** start EXERCISE MATERIALS **

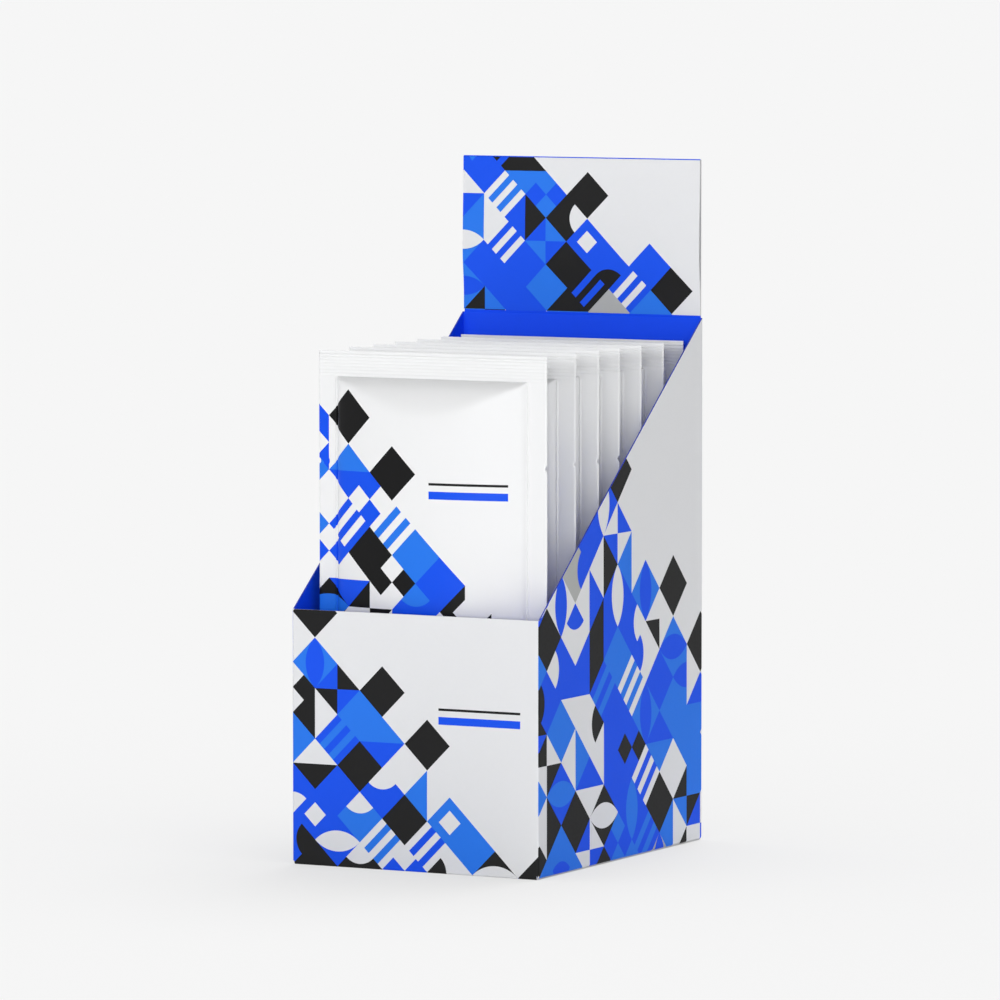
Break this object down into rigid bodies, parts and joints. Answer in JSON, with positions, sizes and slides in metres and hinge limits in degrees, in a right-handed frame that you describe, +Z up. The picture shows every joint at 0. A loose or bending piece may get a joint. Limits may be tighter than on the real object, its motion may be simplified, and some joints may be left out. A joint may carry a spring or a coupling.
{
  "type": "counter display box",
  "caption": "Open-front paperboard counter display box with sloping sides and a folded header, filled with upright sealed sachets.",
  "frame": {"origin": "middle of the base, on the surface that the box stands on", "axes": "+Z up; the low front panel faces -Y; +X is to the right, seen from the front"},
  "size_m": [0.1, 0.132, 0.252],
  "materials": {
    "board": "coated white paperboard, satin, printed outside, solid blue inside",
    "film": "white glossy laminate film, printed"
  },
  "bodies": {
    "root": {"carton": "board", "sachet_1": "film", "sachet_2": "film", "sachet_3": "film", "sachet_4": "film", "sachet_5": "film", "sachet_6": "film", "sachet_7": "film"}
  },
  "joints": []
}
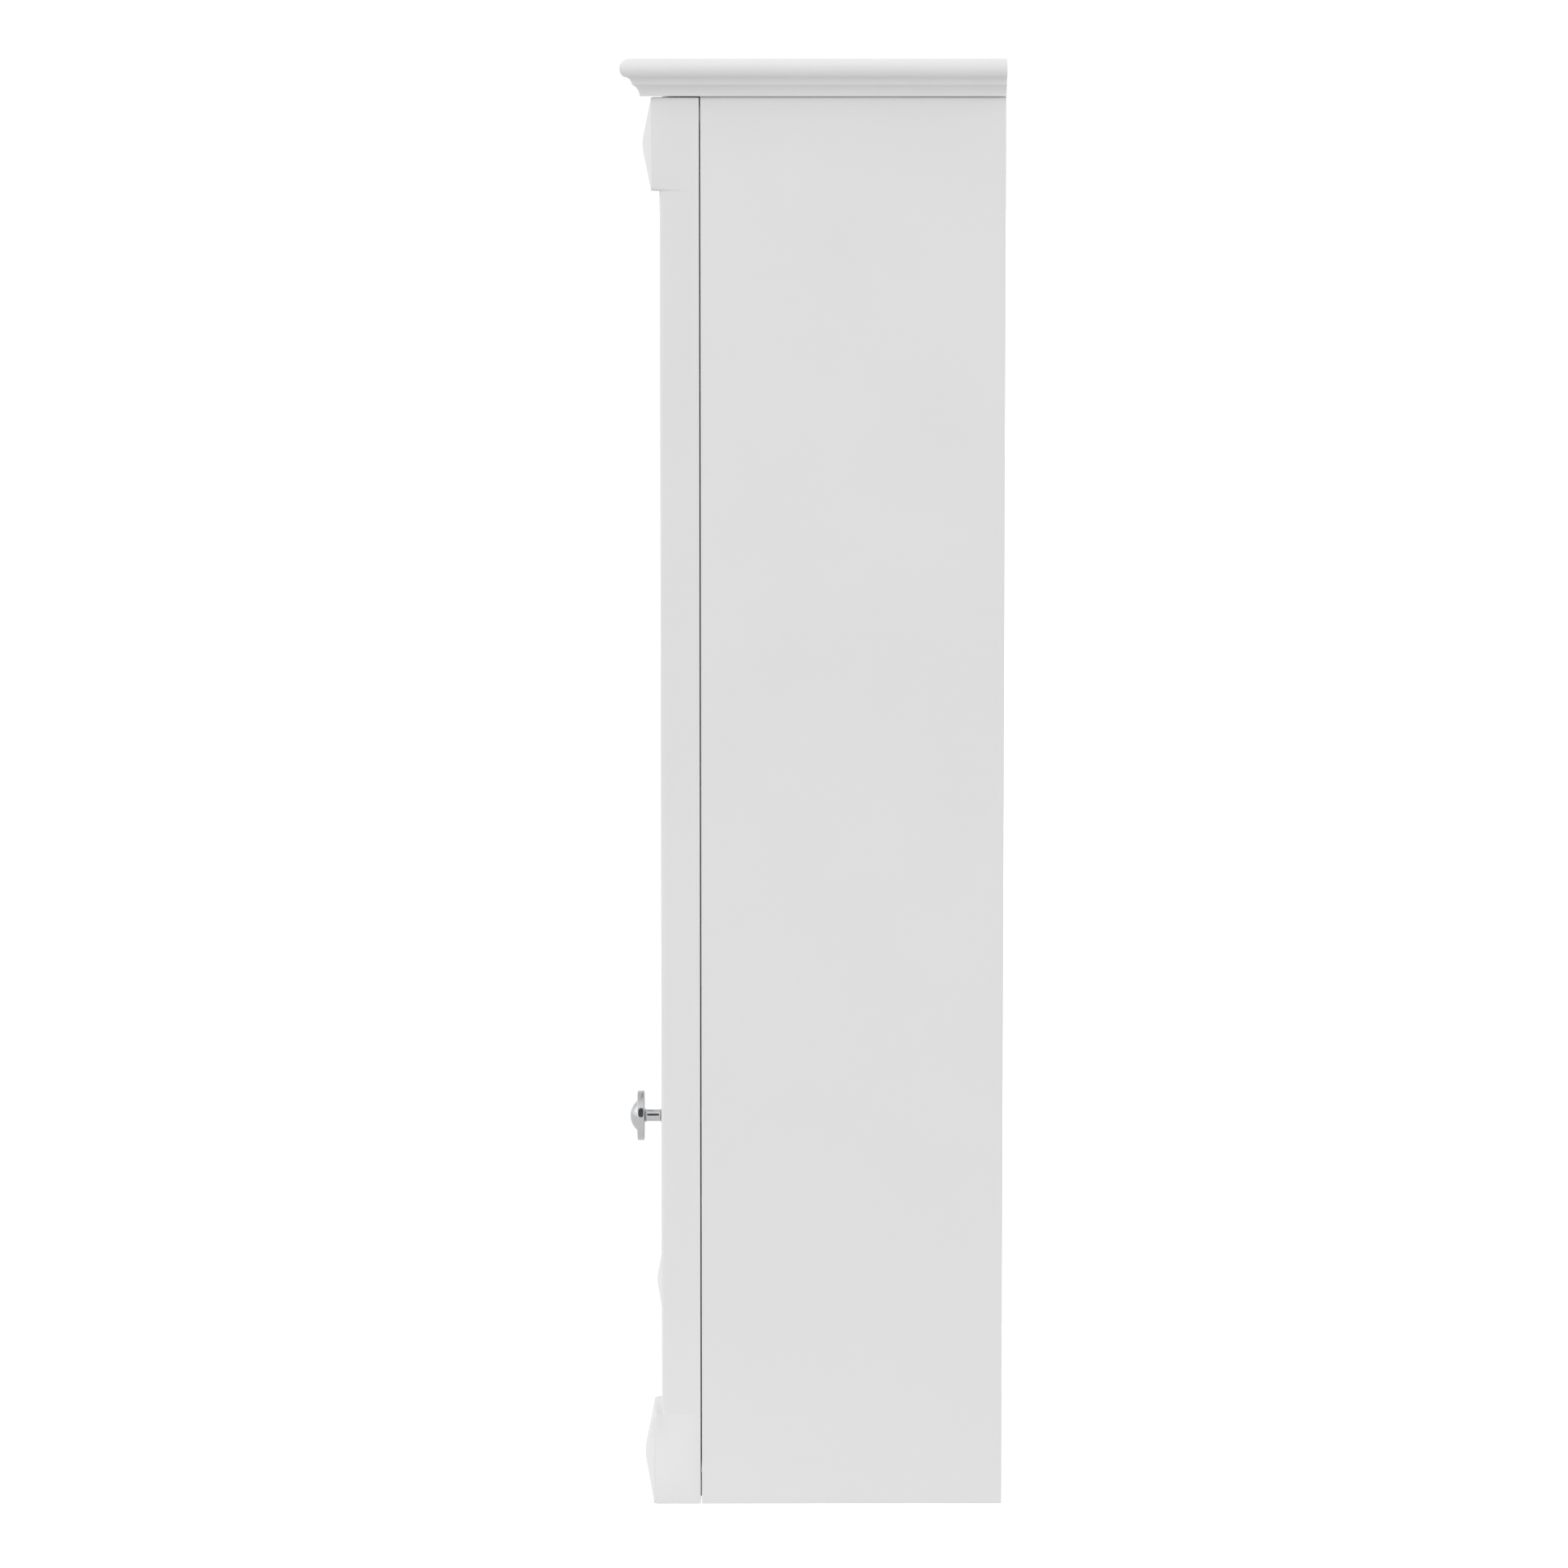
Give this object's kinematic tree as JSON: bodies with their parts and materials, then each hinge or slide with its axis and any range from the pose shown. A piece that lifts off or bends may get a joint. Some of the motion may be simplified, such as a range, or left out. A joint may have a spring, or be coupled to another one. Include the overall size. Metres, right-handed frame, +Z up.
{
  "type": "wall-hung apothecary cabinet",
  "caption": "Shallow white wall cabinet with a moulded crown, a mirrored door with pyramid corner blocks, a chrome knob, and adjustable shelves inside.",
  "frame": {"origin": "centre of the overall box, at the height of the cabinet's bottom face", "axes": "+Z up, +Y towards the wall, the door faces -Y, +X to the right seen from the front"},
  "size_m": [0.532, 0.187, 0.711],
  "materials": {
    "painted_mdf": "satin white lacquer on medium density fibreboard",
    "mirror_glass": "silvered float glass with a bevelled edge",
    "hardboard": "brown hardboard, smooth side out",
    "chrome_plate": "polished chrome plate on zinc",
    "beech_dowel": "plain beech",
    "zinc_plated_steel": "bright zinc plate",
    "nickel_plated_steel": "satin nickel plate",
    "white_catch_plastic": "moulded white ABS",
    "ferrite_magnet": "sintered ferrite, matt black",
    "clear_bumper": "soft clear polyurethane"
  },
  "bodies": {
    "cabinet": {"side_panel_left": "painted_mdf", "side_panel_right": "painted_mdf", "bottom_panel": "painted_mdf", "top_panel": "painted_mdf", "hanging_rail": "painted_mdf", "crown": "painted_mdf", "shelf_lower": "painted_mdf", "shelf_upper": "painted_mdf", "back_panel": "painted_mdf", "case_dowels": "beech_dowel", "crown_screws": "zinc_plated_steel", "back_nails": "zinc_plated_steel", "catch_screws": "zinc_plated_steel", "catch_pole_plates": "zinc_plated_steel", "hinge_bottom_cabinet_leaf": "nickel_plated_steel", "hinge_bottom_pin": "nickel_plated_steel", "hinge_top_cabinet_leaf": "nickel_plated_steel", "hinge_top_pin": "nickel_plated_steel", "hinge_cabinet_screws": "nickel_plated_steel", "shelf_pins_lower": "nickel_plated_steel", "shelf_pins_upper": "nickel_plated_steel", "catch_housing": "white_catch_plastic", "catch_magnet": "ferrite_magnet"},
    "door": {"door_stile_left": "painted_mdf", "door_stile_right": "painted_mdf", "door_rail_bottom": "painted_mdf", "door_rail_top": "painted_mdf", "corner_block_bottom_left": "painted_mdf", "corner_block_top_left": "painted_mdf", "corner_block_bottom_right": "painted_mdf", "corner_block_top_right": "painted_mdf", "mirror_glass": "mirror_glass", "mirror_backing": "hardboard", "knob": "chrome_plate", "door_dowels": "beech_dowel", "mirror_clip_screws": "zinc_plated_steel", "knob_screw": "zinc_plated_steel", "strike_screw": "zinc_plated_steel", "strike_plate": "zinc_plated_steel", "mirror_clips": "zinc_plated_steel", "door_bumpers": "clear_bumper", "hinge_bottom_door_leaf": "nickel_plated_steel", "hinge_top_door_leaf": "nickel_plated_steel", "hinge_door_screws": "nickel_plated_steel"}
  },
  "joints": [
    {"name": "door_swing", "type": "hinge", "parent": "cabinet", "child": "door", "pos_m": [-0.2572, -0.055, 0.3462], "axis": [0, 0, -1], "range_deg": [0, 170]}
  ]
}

** end EXERCISE MATERIALS **

== GOAL ==
Without leaving anything out, quote all the data.

== OUTPUT BELOW ==
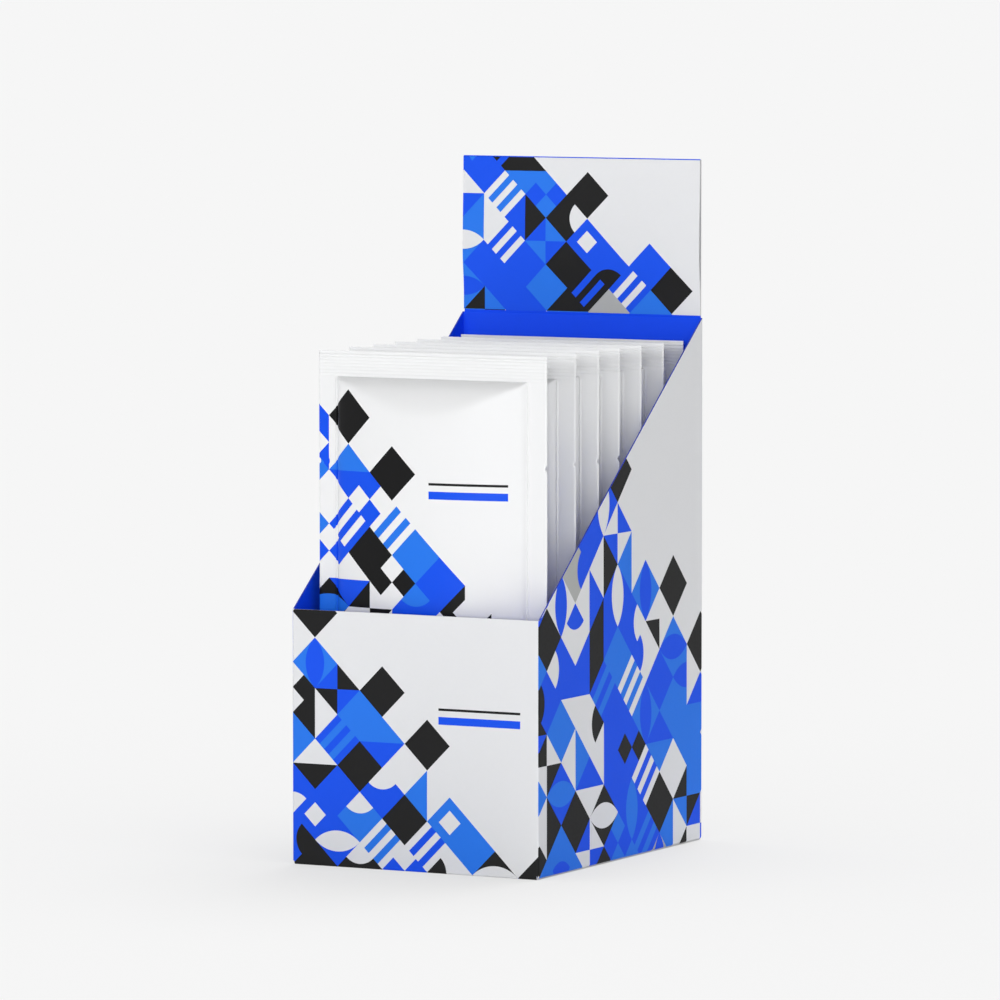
Break this object down into rigid bodies, parts and joints. Answer in JSON, with positions, sizes and slides in metres and hinge limits in degrees, in a right-handed frame that you describe, +Z up. The picture shows every joint at 0. A loose or bending piece may get a joint. Limits may be tighter than on the real object, its motion may be simplified, and some joints may be left out. A joint may carry a spring or a coupling.
{
  "type": "counter display box",
  "caption": "Open-front paperboard counter display box with sloping sides and a folded header, filled with upright sealed sachets.",
  "frame": {"origin": "middle of the base, on the surface that the box stands on", "axes": "+Z up; the low front panel faces -Y; +X is to the right, seen from the front"},
  "size_m": [0.1, 0.132, 0.252],
  "materials": {
    "board": "coated white paperboard, satin, printed outside, solid blue inside",
    "film": "white glossy laminate film, printed"
  },
  "bodies": {
    "root": {"carton": "board", "sachet_1": "film", "sachet_2": "film", "sachet_3": "film", "sachet_4": "film", "sachet_5": "film", "sachet_6": "film", "sachet_7": "film"}
  },
  "joints": []
}
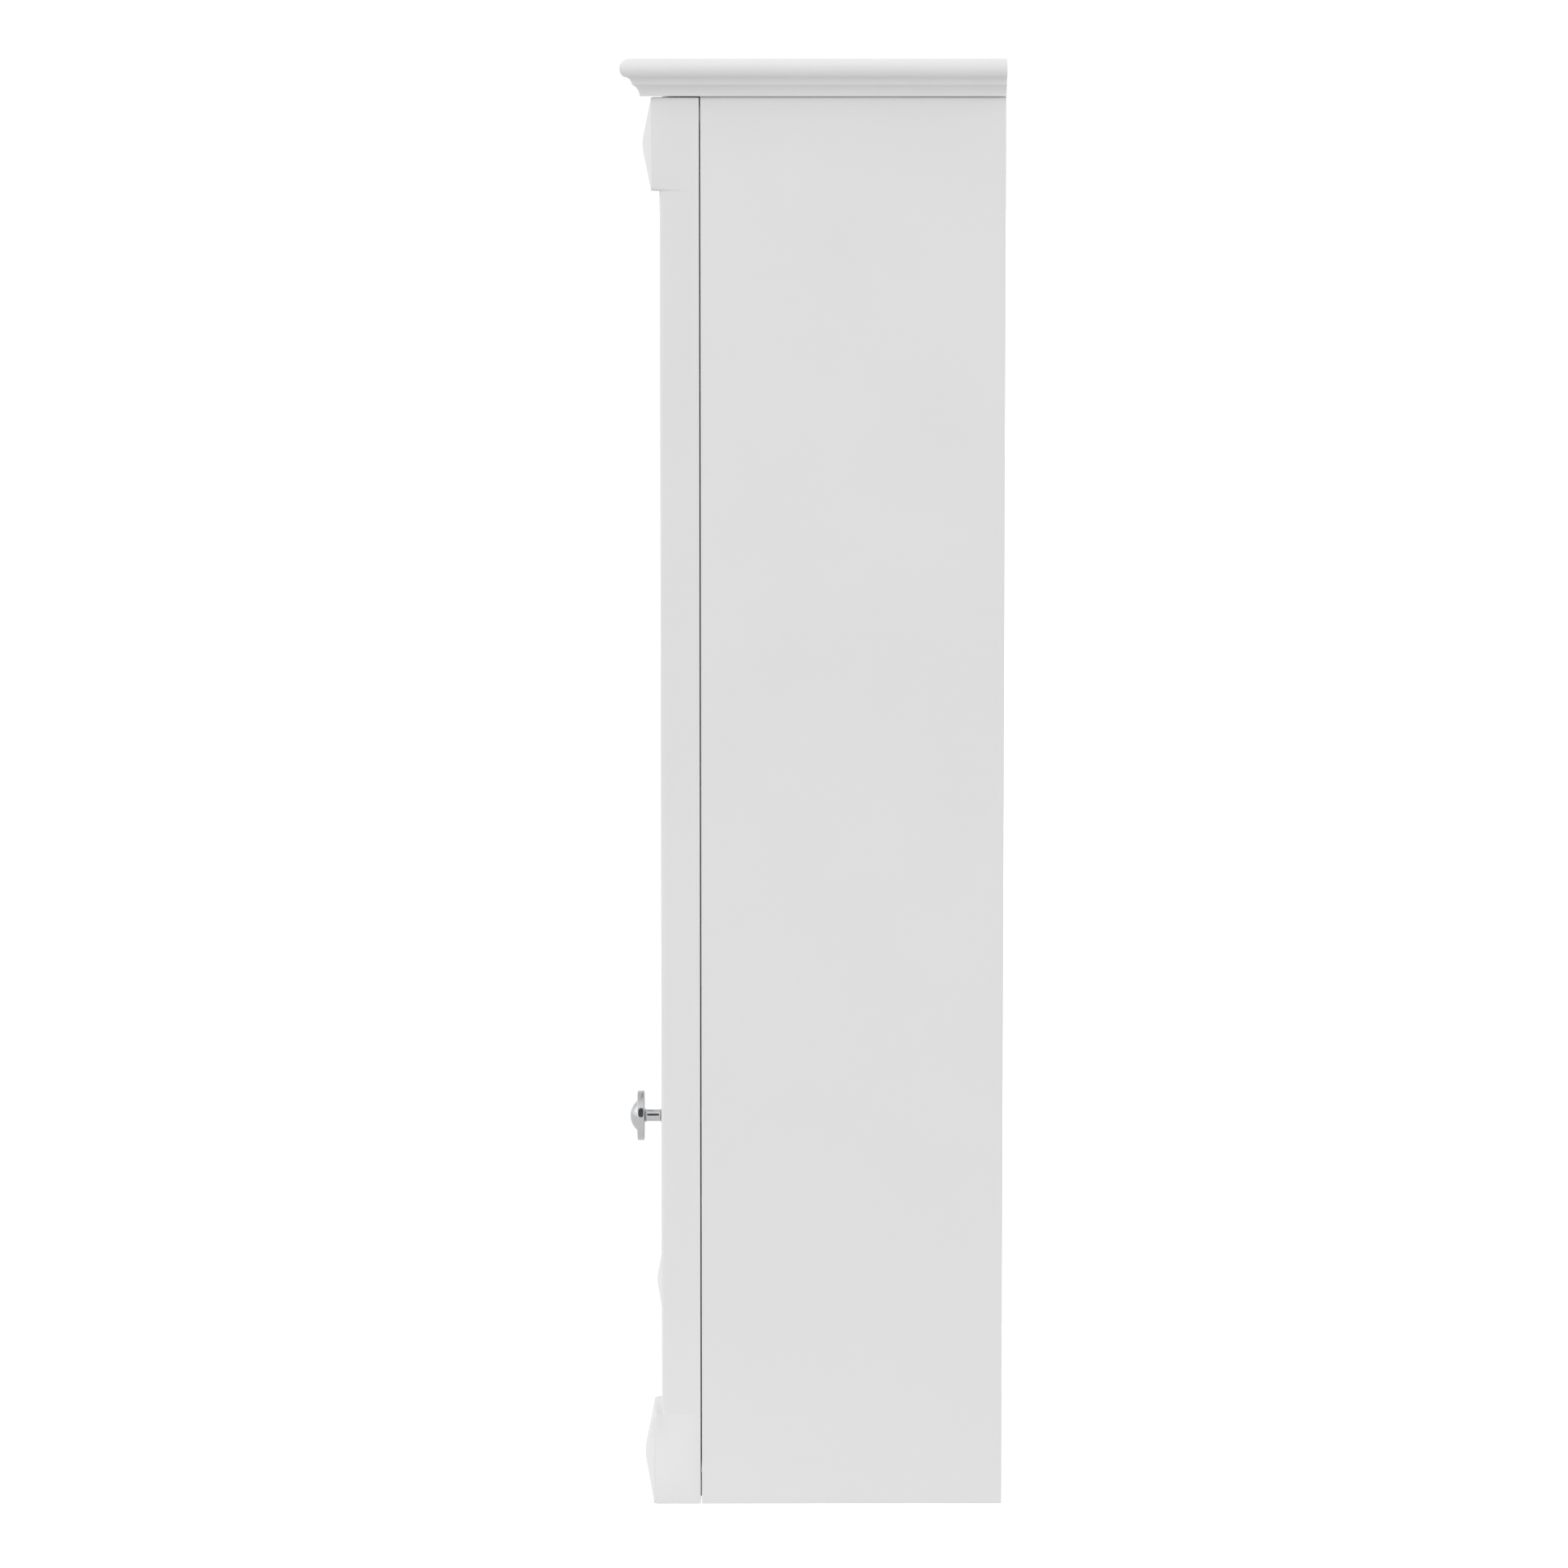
Give this object's kinematic tree as JSON: bodies with their parts and materials, then each hinge or slide with its axis and any range from the pose shown. A piece that lifts off or bends may get a joint. Some of the motion may be simplified, such as a range, or left out. A joint may have a spring, or be coupled to another one. Include the overall size. Metres, right-handed frame, +Z up.
{
  "type": "wall-hung apothecary cabinet",
  "caption": "Shallow white wall cabinet with a moulded crown, a mirrored door with pyramid corner blocks, a chrome knob, and adjustable shelves inside.",
  "frame": {"origin": "centre of the overall box, at the height of the cabinet's bottom face", "axes": "+Z up, +Y towards the wall, the door faces -Y, +X to the right seen from the front"},
  "size_m": [0.532, 0.187, 0.711],
  "materials": {
    "painted_mdf": "satin white lacquer on medium density fibreboard",
    "mirror_glass": "silvered float glass with a bevelled edge",
    "hardboard": "brown hardboard, smooth side out",
    "chrome_plate": "polished chrome plate on zinc",
    "beech_dowel": "plain beech",
    "zinc_plated_steel": "bright zinc plate",
    "nickel_plated_steel": "satin nickel plate",
    "white_catch_plastic": "moulded white ABS",
    "ferrite_magnet": "sintered ferrite, matt black",
    "clear_bumper": "soft clear polyurethane"
  },
  "bodies": {
    "cabinet": {"side_panel_left": "painted_mdf", "side_panel_right": "painted_mdf", "bottom_panel": "painted_mdf", "top_panel": "painted_mdf", "hanging_rail": "painted_mdf", "crown": "painted_mdf", "shelf_lower": "painted_mdf", "shelf_upper": "painted_mdf", "back_panel": "painted_mdf", "case_dowels": "beech_dowel", "crown_screws": "zinc_plated_steel", "back_nails": "zinc_plated_steel", "catch_screws": "zinc_plated_steel", "catch_pole_plates": "zinc_plated_steel", "hinge_bottom_cabinet_leaf": "nickel_plated_steel", "hinge_bottom_pin": "nickel_plated_steel", "hinge_top_cabinet_leaf": "nickel_plated_steel", "hinge_top_pin": "nickel_plated_steel", "hinge_cabinet_screws": "nickel_plated_steel", "shelf_pins_lower": "nickel_plated_steel", "shelf_pins_upper": "nickel_plated_steel", "catch_housing": "white_catch_plastic", "catch_magnet": "ferrite_magnet"},
    "door": {"door_stile_left": "painted_mdf", "door_stile_right": "painted_mdf", "door_rail_bottom": "painted_mdf", "door_rail_top": "painted_mdf", "corner_block_bottom_left": "painted_mdf", "corner_block_top_left": "painted_mdf", "corner_block_bottom_right": "painted_mdf", "corner_block_top_right": "painted_mdf", "mirror_glass": "mirror_glass", "mirror_backing": "hardboard", "knob": "chrome_plate", "door_dowels": "beech_dowel", "mirror_clip_screws": "zinc_plated_steel", "knob_screw": "zinc_plated_steel", "strike_screw": "zinc_plated_steel", "strike_plate": "zinc_plated_steel", "mirror_clips": "zinc_plated_steel", "door_bumpers": "clear_bumper", "hinge_bottom_door_leaf": "nickel_plated_steel", "hinge_top_door_leaf": "nickel_plated_steel", "hinge_door_screws": "nickel_plated_steel"}
  },
  "joints": [
    {"name": "door_swing", "type": "hinge", "parent": "cabinet", "child": "door", "pos_m": [-0.2572, -0.055, 0.3462], "axis": [0, 0, -1], "range_deg": [0, 170]}
  ]
}